I only have one Amiibo, so I got one game: Kirby’s Adventure, which had seven scenes to choose from. It’s a cute little game, and there is somet fun in seeing how far you can get in your three minutes.
Of course, a total of 21 minutes of a game isn’t very much, so each game includes a link to the eShop where you can buy the whole thing.
The Downside: A Missed Sales Opportunity
Of course, if I buy the game, then my one amiibo becomes useless in Amiibo Tap, because I’ve got the one game it will give me. And players have reported that you can be assigned a game you have already downloaded, in which case you don’t get anything useful, and Nintendo doesn’t get a chance to sell you anything. That seems pretty dumb on their part; if you’ve got a gimmick for selling games, make it smart enough to recognize the purchased ones.
While Amiibo Tapmight lure you into buying a game - if your amiibo gives you one you don’t already have - it will certainly not lure you into buying an Amiibo for the sake of getting some snippets from a game you may already own.
A good write up at Nintendo Life complained that Nintendo’s plan for Amiibo Tap was fundamentally flawed, because the sort of people who own a lot of amiibos are the sort of people who own a lot of virtual console titles already. It’s an interesting point, but I don’t think it’s entirely true. There are kids who like toys and got a few amiibos for new games like Super Smash Bros. and Mario Kart 8, and those are exactly the people who might play an old game and think, I’ve never played this before but it’s actually pretty fun.
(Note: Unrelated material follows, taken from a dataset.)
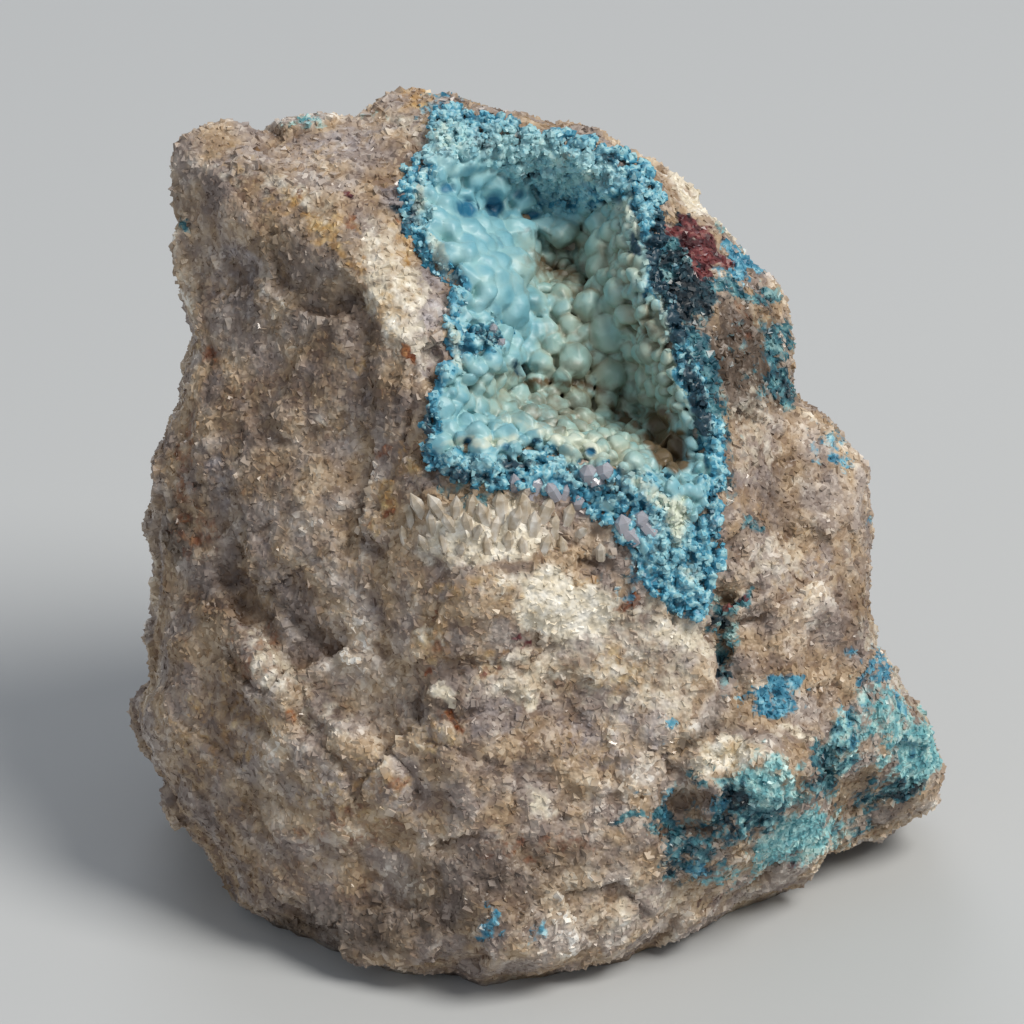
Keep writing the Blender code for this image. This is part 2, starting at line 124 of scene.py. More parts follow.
def add_node(tree, kind, inputs=None, **settings):
    """Adds a node. An input that is given a socket is linked to it, and any other gets the value."""
    node = tree.nodes.new(kind)
    for name, value in settings.items():
        setattr(node, name, value)
    for socket, value in (inputs or {}).items():
        if isinstance(value, bpy.types.NodeSocket):
            tree.links.new(value, node.inputs[socket])
        else:
            node.inputs[socket].default_value = value
    return node


def new_material(name):
    material = bpy.data.materials.new(name)
    material.use_nodes = True
    material.node_tree.nodes.clear()
    return material, material.node_tree


print("mid grey in linear light is", round(linear("#808080")[0], 3))

# %% [markdown]
# A specimen is shown on a plain pale ground in soft light. A large lamp above the right shoulder models
# the broken faces and leaves the left one in shade. A weaker one from the left and the pale sky fill in.
# Large area lamps give the wide, soft highlights that a window gives on quartz.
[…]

The Verdict: Hey, It’s Free
Amiibo Tap is free, so if players don’t get anything out of it that’s not the end of the world. I’m actually more bothered by seeing Nintendo fumble a simple promotional gimmick so badly. I’m not a Nintendo shareholder, and whether they make money or not doesn’t affect me in the slightest, yet I am offended that they couldn’t figure out the flaws in their system, which are painfully obvious.
The issue is perfectly fixable. Just patch the game so it can look at a player’s purchases; any amiibo attached to a purchased game is freed for a different one. Also patch it so after a set amount of time an amiibo can be detached from a game; if someone has been playing the demo for a game for a month and still hasn’t bought it, maybe it’s time to show them something else.
Amiibo Tap offers an interesting approach to the game demo concept. And in a month with very little coming out, it gives amiibo owners something new to play with. And if that’s all it’s meant to be, then it’s just fine.